A noter également qu'une telle proposition est contraire à la Charte des Nations unies qui régit le fonctionnement de cette institution. En effet, elle stipule que seuls des Etats peuvent être membres de l'Onu. L'Union européenne jouit, certes, d'un statut particulier (observateur) mais n'est pas membre à part entière de l'institution. La Charte définit également la composition des membres permanents du Conseil de sécurité. Pour en changer, il serait nécessaire d'amender le texte, ce qui a déjà été fait par le passé mais semble difficilement réalisable dans le cas présent.
Il pourrait également s'agir d'un contrefeu allumé par Angela Merkel en réponse aux dernières déclarations d'Emmanuel Macron au sujet de l'Union européenne dans lesquelles le président français mettait clairement la pression sur Berlin.
Tant Emmanuel Macron qu'Angela Merkel soutiennent l'idée à terme d'une armée européenne, en dépit des vives critiques du président américain Donald Trump, qui y voit une concurrence pour l'Otan. Mais sur les autres sujets l'harmonie franco-allemande est moins évidente. C'est le cas par exemple d'un autre dossier prioritaire d'Emmanuel Macron, la création d'un budget de la zone euro pour soutenir l’investissement. Paris et Berlin divergent actuellement sur un autre projet porté en Europe par Emmanuel Macron, la taxation des géants de l'internet, les Gafa.

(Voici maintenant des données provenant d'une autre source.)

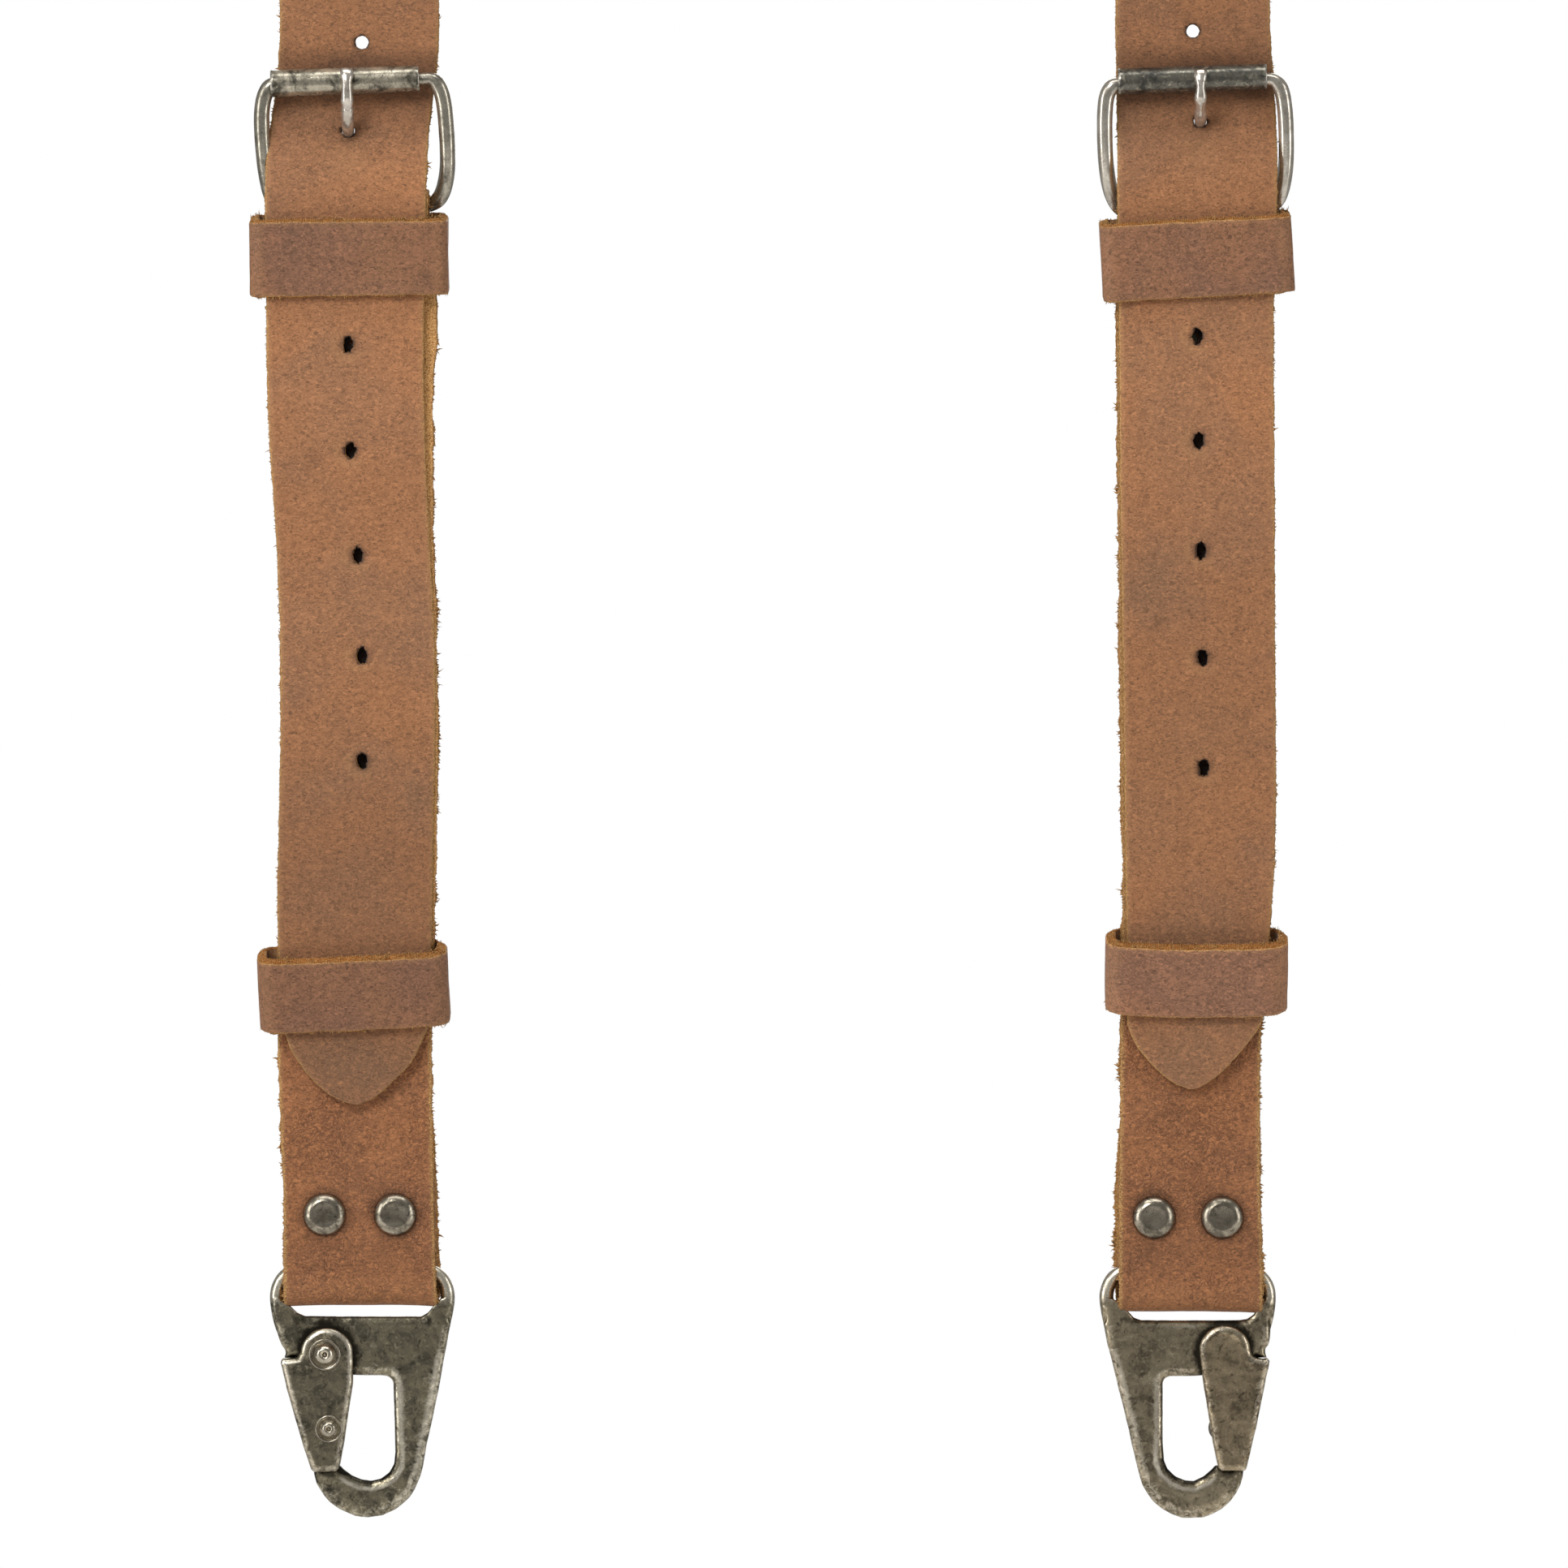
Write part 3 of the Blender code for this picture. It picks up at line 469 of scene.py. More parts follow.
M_STRAP = leather("strap_leather", (160, 110, 74), nap=0.62, contrast=1.42, cloud=0.85, grey=(134, 103, 78))
M_HOOKSTRAP = leather("hook_strap_leather", (160, 106, 68), nap=0.68, pebble=2.2, contrast=1.6, cloud=0.9, warm=(172, 112, 66), grey=(132, 90, 60))
M_KEEPER = leather("keeper_leather", (142, 99, 73), nap=0.66, contrast=1.65, cloud=1.0, warm=(158, 112, 74), grey=(120, 92, 76))
M_YOKE = leather("yoke_leather", (156, 110, 79), nap=0.8)
M_EDGE = cut_edge("cut_edge", (176, 124, 72), (112, 68, 32), (214, 168, 108))
M_EDGE_DARK = cut_edge("keeper_cut_edge", (162, 100, 46), (84, 44, 16), (208, 148, 84))
M_FLESH = flesh("flesh_side", (168, 122, 82), (120, 80, 50), (202, 160, 116))
M_HOOK = metal("hook_metal", (86, 82, 70), (142, 134, 112), (238, 230, 210), rough=(0.24, 0.46), patina=1.15, fleck=(186, 176, 150), cloud=5.0)
M_HOOK_WARM = metal("hook_metal_warm", (100, 92, 76), (160, 148, 124), (240, 230, 210), rough=(0.24, 0.46), patina=1.1, fleck=(196, 182, 154), cloud=5.0)
M_GATE = metal("gate_metal", (82, 78, 66), (136, 128, 108), (240, 230, 210), rough=(0.24, 0.46), patina=1.15, fleck=(178, 168, 142), cloud=4.6)
M_GATE_WARM = metal("gate_metal_warm", (98, 88, 72), (166, 150, 122), (240, 230, 210), rough=(0.24, 0.46), patina=1.1, fleck=(196, 180, 150), cloud=4.6)
M_BUCKLE = metal("buckle_metal", (134, 128, 115), (186, 179, 163), (242, 238, 228), rough=(0.18, 0.34), patina=0.7, bump=0.6, metallic=0.85)
# a lighter copy of the buckle metal for the right buckle wire: painted light
M_BUCKLE_PAINTED_LIGHT = metal("buckle_metal_painted_light", (178, 171, 158), (216, 209, 196), (248, 243, 234), rough=(0.15, 0.30), patina=0.5, bump=0.6, metallic=0.85)
M_ROLLER = metal("roller_metal", (86, 82, 71), (204, 195, 174), (248, 242, 228), rough=(0.18, 0.36), patina=1.2, cloud=5.0, metallic=0.72)
# a darker copy of the roller metal for the right roller: painted shade
M_ROLLER_PAINTED_SHADE = metal("roller_metal_painted_shade", (66, 65, 60), (112, 109, 99), (222, 216, 202), rough=(0.20, 0.38), patina=1.1, cloud=6.0, metallic=0.7)
M_PRONG = metal("prong_metal", (190, 181, 168), (224, 216, 204), (250, 244, 236), rough=(0.14, 0.28), patina=0.4, bump=0.6, metallic=0.8)
M_RIVET = metal("rivet_metal", (112, 105, 92), (176, 167, 150), (240, 233, 218), rough=(0.19, 0.36), patina=0.95, wearing=0.7, bump=0.8)
M_PIN = metal("pin_metal", (150, 142, 126), (200, 191, 173), (242, 235, 220), rough=(0.16, 0.28), patina=0.5, wearing=0.8, bump=0.3)
M_SPRING = metal("spring_metal", (107, 106, 102), (140, 138, 132), (208, 206, 200))
M_FIBRE = cut_edge("edge_fibre", (200, 148, 90), (150, 102, 54), (232, 190, 130))


def take(obj, body, slot, *nodes):
    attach(obj, body)
    if nodes:
        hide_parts(*nodes)
    return obj


# ------------------------------------------------------------------ fibres on cut edges
def fibres(name, P, D, L, W, rng):
    n = len(P)
    side = unit(np.cross(D, rng.normal(size=(n, 3))))
    up = np.cross(D, side)
    bend = unit(rng.normal(size=(n, 3))) * L[:, None] * 0.45
    V = np.zeros((n, 7, 3))
    for k in range(3):
        a = 2 * math.pi * k / 3
        off = (math.cos(a) * side + math.sin(a) * up) * W[:, None]
        V[:, k] = P - D * 0.12 + off
        V[:, 3 + k] = P + D * (L * 0.55)[:, None] + bend * 0.25 + off * 0.7
    V[:, 6] = P + D * L[:, None] + bend
    base = (np.arange(n) * 7)[:, None]
    quads = np.array([[0, 1, 4, 3], [1, 2, 5, 4], [2, 0, 3, 5]])
    tris = np.array([[3, 4, 6], [4, 5, 6], [5, 3, 6], [0, 2, 1]])
    Q = (base[:, :, None] + quads[None]).reshape(-1, 4)
    T = (base[:, :, None] + tris[None]).reshape(-1, 3)
    return build(name, V.reshape(-1, 3), [Q, T], [M_FIBRE])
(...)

La France voudrait qu'une décision soit prise par l'Union européenne dès décembre, et a récemment averti qu'un refus de l'Allemagne serait perçu comme "une rupture de confiance". Angela Merkel, elle, craint un retour de bâton des Etats-Unis contre les entreprises allemandes et préfère repousser toute initiative européenne à 2021.
Avec une proposition aussi choc que celle de la cession du siège permanent du Conseil de sécurité de l'ONU de la France en faveur de l'Union européenne, la diplomatie allemande est sûre de provoquer un débat publique dans l'Hexagone et permet à Angela Merkel de gagner du temps sur les autres points d'achoppement.